What is required: Say how many lines of the material below contain the word "context", with no other words.

Raw data:

— start —

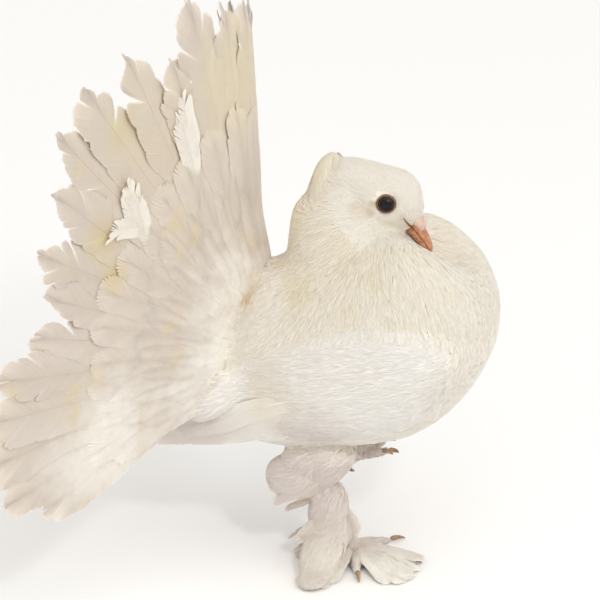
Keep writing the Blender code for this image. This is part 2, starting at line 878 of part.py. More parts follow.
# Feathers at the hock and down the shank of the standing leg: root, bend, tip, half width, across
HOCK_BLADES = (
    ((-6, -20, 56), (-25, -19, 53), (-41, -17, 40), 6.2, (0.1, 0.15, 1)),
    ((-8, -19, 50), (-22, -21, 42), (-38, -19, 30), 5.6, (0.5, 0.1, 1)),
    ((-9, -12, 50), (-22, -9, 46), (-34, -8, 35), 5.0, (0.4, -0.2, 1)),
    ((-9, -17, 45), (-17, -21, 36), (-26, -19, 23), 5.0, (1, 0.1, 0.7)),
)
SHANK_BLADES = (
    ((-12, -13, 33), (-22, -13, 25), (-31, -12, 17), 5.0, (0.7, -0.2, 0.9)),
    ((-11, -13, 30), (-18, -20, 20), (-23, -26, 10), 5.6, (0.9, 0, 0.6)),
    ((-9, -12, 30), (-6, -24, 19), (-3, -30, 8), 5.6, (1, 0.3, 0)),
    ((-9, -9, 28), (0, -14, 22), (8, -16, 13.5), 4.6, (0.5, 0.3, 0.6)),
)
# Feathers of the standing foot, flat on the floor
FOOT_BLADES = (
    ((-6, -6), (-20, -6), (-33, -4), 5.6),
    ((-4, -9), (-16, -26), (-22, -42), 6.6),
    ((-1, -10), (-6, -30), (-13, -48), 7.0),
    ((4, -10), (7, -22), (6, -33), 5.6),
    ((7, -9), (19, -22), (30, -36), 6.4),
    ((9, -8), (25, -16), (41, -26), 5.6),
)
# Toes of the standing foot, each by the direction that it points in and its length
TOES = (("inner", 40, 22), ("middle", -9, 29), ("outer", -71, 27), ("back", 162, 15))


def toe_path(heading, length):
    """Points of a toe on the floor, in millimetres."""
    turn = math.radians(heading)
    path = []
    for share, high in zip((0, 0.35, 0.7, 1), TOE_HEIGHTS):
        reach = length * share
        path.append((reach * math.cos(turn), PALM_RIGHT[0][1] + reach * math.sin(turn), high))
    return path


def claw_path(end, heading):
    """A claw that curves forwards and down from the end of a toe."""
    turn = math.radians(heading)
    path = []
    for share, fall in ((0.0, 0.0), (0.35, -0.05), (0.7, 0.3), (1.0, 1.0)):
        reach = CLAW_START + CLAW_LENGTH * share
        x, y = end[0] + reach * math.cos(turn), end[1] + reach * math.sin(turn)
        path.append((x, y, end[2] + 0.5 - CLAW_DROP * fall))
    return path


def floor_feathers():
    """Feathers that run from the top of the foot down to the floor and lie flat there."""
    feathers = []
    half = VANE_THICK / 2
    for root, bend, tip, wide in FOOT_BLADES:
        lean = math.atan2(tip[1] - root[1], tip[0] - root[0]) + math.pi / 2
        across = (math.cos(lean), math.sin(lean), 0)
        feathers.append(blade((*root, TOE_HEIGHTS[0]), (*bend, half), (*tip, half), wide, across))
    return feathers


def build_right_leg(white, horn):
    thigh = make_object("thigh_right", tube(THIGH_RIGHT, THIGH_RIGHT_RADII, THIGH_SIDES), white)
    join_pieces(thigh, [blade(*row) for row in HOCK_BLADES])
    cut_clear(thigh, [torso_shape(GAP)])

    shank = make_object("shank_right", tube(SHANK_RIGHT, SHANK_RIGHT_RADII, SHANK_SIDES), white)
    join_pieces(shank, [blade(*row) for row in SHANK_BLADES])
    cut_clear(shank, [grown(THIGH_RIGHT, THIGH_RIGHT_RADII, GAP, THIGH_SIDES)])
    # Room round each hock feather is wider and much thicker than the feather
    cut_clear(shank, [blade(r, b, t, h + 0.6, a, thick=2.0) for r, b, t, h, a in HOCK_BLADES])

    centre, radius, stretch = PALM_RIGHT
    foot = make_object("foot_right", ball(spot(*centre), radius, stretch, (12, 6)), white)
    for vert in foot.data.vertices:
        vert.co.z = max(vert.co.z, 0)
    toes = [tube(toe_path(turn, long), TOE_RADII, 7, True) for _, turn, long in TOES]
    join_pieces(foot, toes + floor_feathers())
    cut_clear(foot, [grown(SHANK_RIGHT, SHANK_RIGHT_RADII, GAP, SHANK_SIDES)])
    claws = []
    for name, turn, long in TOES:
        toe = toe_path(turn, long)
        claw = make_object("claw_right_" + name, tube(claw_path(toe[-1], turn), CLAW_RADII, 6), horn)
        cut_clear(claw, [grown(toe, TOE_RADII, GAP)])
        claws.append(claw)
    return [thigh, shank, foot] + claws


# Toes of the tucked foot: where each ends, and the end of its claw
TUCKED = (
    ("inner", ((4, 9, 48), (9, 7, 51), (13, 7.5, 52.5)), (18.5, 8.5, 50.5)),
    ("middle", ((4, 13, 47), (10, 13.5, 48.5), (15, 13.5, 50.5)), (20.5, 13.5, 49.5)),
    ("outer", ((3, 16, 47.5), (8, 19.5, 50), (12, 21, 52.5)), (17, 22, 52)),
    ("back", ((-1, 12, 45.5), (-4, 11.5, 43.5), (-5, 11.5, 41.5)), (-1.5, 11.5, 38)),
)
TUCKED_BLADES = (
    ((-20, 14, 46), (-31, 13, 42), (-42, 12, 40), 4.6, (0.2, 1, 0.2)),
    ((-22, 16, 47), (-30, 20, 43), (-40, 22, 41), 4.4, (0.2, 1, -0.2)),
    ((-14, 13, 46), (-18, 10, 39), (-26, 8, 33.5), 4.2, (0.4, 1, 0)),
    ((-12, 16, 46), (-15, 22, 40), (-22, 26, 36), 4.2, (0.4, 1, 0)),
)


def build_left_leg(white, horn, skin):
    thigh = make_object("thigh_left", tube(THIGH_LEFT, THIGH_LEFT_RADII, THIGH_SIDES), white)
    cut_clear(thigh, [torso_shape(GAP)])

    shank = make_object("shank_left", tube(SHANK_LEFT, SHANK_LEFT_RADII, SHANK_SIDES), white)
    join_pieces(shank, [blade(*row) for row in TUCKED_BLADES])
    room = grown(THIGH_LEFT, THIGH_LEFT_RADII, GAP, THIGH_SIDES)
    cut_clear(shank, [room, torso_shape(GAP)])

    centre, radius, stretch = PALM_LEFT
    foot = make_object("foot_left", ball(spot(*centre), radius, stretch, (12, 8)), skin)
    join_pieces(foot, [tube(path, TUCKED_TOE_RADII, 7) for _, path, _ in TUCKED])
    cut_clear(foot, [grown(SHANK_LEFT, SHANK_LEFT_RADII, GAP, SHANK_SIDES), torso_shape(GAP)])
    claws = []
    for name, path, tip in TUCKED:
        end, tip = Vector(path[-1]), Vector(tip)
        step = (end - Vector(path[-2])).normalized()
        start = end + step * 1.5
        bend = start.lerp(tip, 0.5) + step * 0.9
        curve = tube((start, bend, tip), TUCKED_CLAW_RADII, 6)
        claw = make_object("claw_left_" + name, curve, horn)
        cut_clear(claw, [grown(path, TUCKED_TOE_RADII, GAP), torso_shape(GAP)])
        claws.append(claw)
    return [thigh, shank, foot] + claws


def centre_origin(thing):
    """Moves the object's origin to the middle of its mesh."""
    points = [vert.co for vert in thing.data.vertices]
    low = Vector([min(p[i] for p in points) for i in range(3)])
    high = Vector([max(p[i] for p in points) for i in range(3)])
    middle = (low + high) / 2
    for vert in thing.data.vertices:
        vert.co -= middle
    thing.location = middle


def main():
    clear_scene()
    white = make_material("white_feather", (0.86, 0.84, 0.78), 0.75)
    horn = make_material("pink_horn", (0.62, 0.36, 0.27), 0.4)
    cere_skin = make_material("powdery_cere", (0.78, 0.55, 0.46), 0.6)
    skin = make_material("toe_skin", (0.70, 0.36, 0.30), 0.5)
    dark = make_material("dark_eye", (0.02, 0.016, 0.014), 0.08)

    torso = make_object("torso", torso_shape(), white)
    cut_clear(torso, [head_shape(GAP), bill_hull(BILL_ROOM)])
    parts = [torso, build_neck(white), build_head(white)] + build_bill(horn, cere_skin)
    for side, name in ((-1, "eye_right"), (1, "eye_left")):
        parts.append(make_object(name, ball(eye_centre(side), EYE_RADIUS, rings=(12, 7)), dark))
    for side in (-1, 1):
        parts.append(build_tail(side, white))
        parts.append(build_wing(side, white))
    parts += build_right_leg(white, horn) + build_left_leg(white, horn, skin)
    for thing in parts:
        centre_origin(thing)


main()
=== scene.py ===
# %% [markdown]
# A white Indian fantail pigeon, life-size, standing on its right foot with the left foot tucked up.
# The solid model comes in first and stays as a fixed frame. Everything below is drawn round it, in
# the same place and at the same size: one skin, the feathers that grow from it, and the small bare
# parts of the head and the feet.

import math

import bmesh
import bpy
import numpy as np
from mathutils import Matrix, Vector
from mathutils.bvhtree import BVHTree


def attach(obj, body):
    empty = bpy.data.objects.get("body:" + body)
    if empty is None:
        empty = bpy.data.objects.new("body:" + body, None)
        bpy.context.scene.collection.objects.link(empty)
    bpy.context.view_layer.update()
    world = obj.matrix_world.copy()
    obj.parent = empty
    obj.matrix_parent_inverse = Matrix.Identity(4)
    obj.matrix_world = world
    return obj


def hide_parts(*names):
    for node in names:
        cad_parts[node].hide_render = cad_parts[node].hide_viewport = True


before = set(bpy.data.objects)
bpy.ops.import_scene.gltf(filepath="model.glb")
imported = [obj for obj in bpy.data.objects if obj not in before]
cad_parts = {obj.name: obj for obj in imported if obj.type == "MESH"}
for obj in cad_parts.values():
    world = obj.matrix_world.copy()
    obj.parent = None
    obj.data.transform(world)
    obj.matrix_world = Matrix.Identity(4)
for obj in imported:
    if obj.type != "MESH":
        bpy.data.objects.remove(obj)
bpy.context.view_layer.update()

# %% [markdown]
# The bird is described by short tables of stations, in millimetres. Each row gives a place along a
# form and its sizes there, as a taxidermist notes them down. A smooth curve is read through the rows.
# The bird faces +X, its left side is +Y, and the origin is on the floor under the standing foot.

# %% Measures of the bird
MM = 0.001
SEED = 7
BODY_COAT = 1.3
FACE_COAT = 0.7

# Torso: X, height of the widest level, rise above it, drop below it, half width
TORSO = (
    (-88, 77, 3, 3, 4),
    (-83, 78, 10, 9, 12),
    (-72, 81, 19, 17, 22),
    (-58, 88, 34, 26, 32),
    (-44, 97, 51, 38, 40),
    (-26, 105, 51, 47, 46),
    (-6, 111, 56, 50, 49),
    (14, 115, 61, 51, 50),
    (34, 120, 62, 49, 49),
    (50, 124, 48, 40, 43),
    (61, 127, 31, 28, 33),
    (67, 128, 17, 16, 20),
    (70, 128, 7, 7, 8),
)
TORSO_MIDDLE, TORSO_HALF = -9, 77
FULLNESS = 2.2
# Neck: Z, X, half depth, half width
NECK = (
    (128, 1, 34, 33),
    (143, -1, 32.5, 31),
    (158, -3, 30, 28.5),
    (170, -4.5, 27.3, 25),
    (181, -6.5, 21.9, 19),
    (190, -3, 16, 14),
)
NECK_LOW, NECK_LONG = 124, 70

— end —

Task answer: 3